Le terme low-tech est apparu dans les années 1960 – 1970, en opposition à l’high-tech et peut se traduire par basse technologie ou encore par la sobriété. Il provient de travaux contemporains à la fin du XX° siècle et s’inscrit dans un débat plus large sur les notions de progrès, de décroissance.

La critique de l’innovation n’est pas une idée neuve

En occident, jusqu’à la Révolution industrielle, l’innovation était considérée avec suspicion soulignent Liliane Hilaire-Pérez et Catherine Verna dans « Histoire économique et histoire des techniques ». Le changement de regard s’est opéré avec l’essor des mouvements marxistes qui voyaient dans la machine une force de progrès corrélée à la croissance économique. Il faudra attendre l’Après-Guerre pour voir de nouveau réémerger une pensée critique de l’innovation. [1]

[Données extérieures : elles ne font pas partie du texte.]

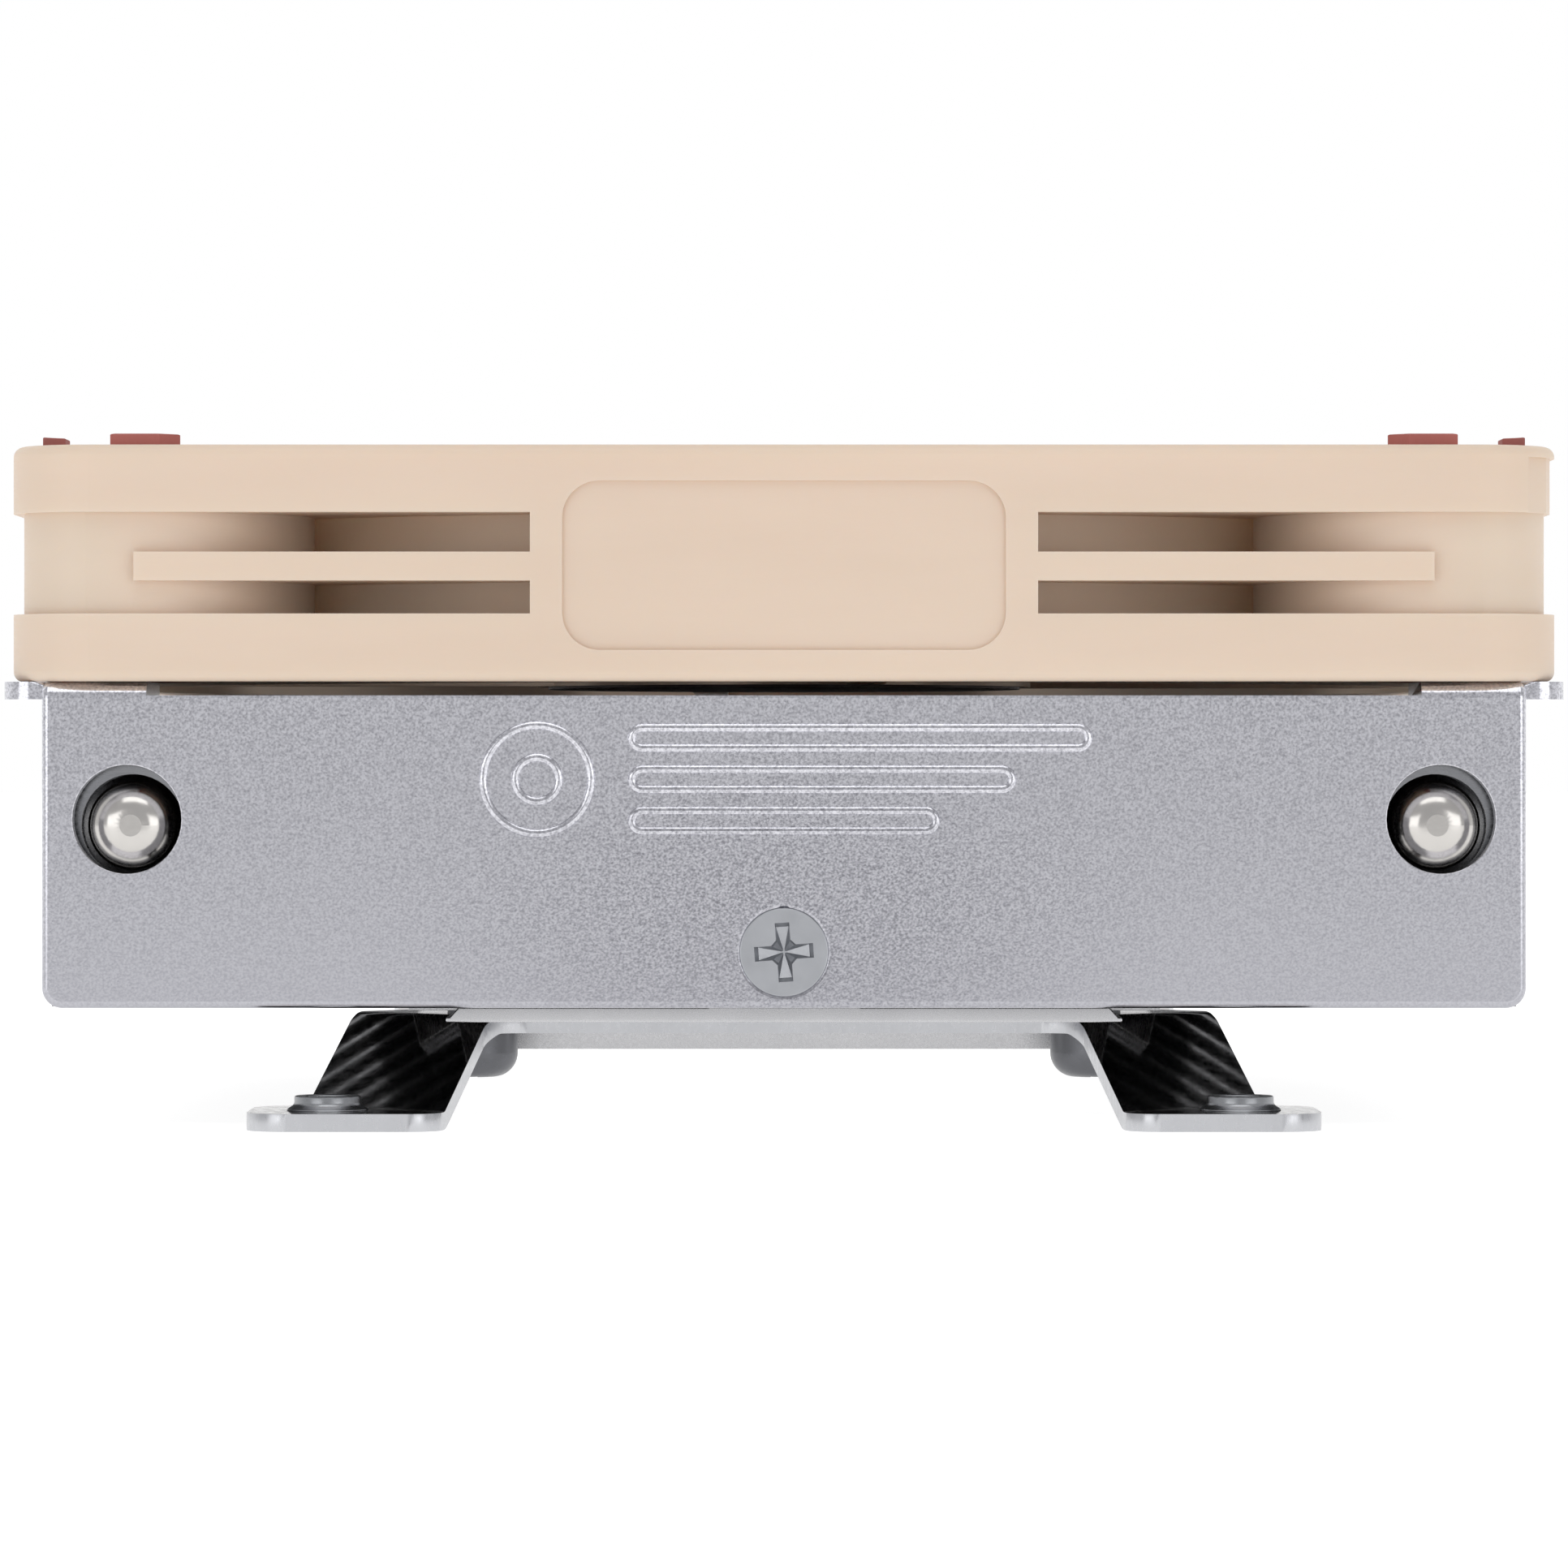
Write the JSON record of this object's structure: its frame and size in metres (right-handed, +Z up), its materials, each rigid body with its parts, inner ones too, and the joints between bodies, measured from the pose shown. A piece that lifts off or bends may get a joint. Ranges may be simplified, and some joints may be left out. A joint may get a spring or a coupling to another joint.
{
  "type": "low-profile cpu cooler",
  "caption": "Low-profile top-flow processor cooler: slim square fan over a finned heatsink with heatpipes, end plates and two bent mounting brackets.",
  "frame": {"origin": "under the middle of the cooler, at the height of the bracket feet's undersides, on the fan's axis", "axes": "+Z up along the fan axis towards the intake, +X along the end plates, +Y from the front end plate to the rear one"},
  "size_m": [0.0928, 0.1, 0.0411],
  "materials": {
    "beige_plastic": "moulded PBT, fine matt skin",
    "brown_plastic": "moulded PBT, satin",
    "brown_silicone": "soft silicone rubber",
    "nickel_plate": "bright nickel with fine orange peel",
    "nickel_bracket": "smooth bright nickel, satin cut edges",
    "nickel_pipe": "smooth nickel on copper",
    "nickel_fin": "thin nickel-plated sheet",
    "nickel_base": "ground and nickel-plated copper",
    "steel_screw": "satin zinc steel",
    "turned_steel": "ground steel",
    "brass": "turned brass",
    "sintered_bronze": "oil-filled sintered bronze",
    "lamination": "stacked laminated steel",
    "ferrite": "plastic-bonded ferrite",
    "winding_copper": "enamelled copper wire",
    "black_plastic": "moulded insulator",
    "board_green": "solder-masked glass-fibre board",
    "chip_black": "moulded component bodies",
    "label_face": "printed film label"
  },
  "bodies": {
    "cooler": {"fan_frame": "beige_plastic", "top_pad_1": "brown_silicone", "top_pad_2": "brown_silicone", "top_pad_3": "brown_silicone", "top_pad_4": "brown_silicone", "bottom_pad_1": "brown_silicone", "bottom_pad_2": "brown_silicone", "bottom_pad_3": "brown_silicone", "bottom_pad_4": "brown_silicone", "bearing_tube": "brass", "bearing_sleeve": "sintered_bronze", "thrust_pad": "black_plastic", "stator_core": "lamination", "stator_insulator": "black_plastic", "stator_windings": "winding_copper", "motor_board": "board_green", "board_components": "chip_black", "motor_label": "label_face", "fan_screws": "steel_screw", "front_end_plate": "nickel_plate", "rear_end_plate": "nickel_plate", "end_plate_screws": "steel_screw", "fins_front": "nickel_fin", "fins_middle": "nickel_fin", "fins_rear": "nickel_fin", "heatpipe_left": "nickel_pipe", "heatpipe_right": "nickel_pipe", "base_plate": "nickel_base", "base_sheet": "nickel_base", "front_bracket": "nickel_bracket", "rear_bracket": "nickel_bracket", "clinch_nuts": "turned_steel", "bracket_screws": "steel_screw"},
    "rotor": {"impeller": "brown_plastic", "rotor_yoke": "turned_steel", "magnet_ring": "ferrite", "shaft_bushing": "brass", "rotor_shaft": "turned_steel", "shaft_clip": "black_plastic", "hub_label": "label_face"}
  },
  "joints": [
    {"name": "rotor_spin", "type": "hinge", "parent": "cooler", "child": "rotor", "pos_m": [0, 0, 0.034], "axis": [0, 0, 1], "continuous": true}
  ]
}
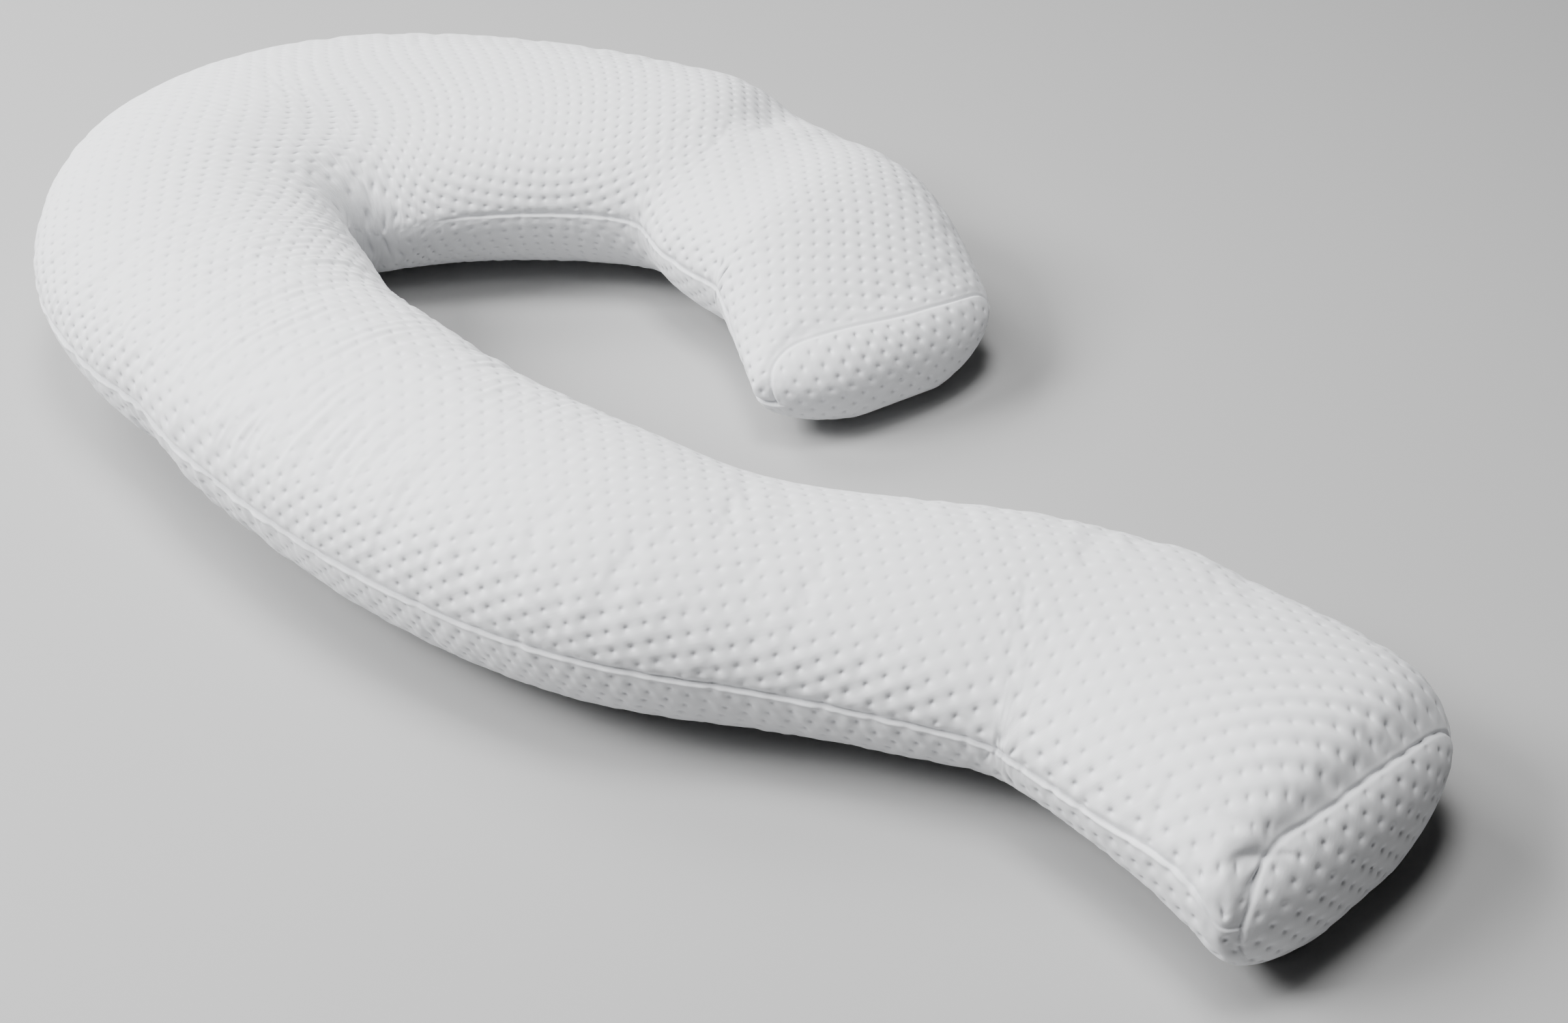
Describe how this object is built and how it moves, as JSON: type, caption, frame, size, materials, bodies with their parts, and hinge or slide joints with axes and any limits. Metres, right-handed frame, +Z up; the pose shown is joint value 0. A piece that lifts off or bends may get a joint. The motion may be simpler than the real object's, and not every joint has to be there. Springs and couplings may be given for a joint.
{
  "type": "body pillow",
  "caption": "Full-length curved body pillow: a long tail that bends back into a hook, filled, with a drawn-in side seam and a crowned panel sewn into each end.",
  "frame": {"origin": "the middle of the pillow's outline on the floor it lies on", "axes": "+X along the pillow's length towards the foot of the tail, +Z up from the floor, +Y towards the hook's tip"},
  "size_m": [1.426, 0.7528, 0.2004],
  "materials": {
    "knit": "matt dimpled knit"
  },
  "bodies": {
    "root": {"pillow_body": "knit", "end_panel_foot": "knit", "end_panel_head": "knit"}
  },
  "joints": []
}
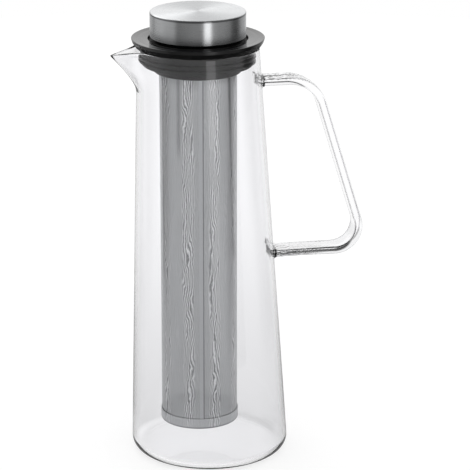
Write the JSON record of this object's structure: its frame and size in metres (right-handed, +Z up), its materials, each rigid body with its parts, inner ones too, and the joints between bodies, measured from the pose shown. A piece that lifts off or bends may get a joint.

Les Grecs étaient davantage attachés à la stabilité du monde et considéraient l’évolution comme synonyme de décadence (François Jarrige , 2014)[3] . Cet héritage du stoïcisme grec s’est poursuivi jusqu’au Moyen Âge, même si les progrès technique existaient avec la diffusion du moulin, la création de la boussole, l’invention de la poudre…), l’innovation « mettait en danger l’équilibre économique, social et mental » précise l’historien médiéviste Jacques Le Goff[2]. Les mentalités imprégnées de religion, influençaient l’économie médiévale et considéraient que tout calcul visant à dépasser l’état de subsistance était un péché de démesure. Dès la fin du XIIIe siècle, on voit apparaitre à l’instar du secteur de la sidérurgie qui fragilise le couvert forestier par la consommation de bois induite, l’organisation d’un maillage de gardes forestiers, d’une culture raisonnée de la forêt et des ressources.

Parmi les contemporains de la Révolution industrielle, la sobriété eu d’illustres défenseurs sur tous les continents.

Conscient que l’homme peut être asservi Jean-Jacques Rousseau, en précurseur du principe de précaution, prônait une éthique pour se protéger du progrès sans pour autant l’étouffer. Le socialiste anglais William Morris (1834−1896), plaidait pour un retour de l’esprit des temps médiévaux en formant les ouvriers à devenir des artisans d’art. En 1840, l’historien Jules Michelet (1798 – 1874) utilisait pour la première fois le terme machinisme comme synonyme de misère ouvrière. Les poètes et romanciers Benjamin Constant ou Stendhal dénonçaient l’industrialisme comme menaçant pour la liberté. Lord Byron était convaincu que nous ne devons « pas souffrir que le genre humain soit sacrifié au perfectionnement des mécaniques ». Pour Charles Baudelaire le progrès n’était qu’une « idée grotesque qui jette des ténèbres sur tous les objets de la connaissance ». Même Jules Verne, dénonçait dans son roman posthume Paris au XXe siècle les dérives d’une société technicienne et capitaliste. De l’autre côté de l’atlantique le philosophe naturaliste et poète américain Henry David Thoreau (-) considérait que « les hommes [étaient] devenus les outils de leurs outils ».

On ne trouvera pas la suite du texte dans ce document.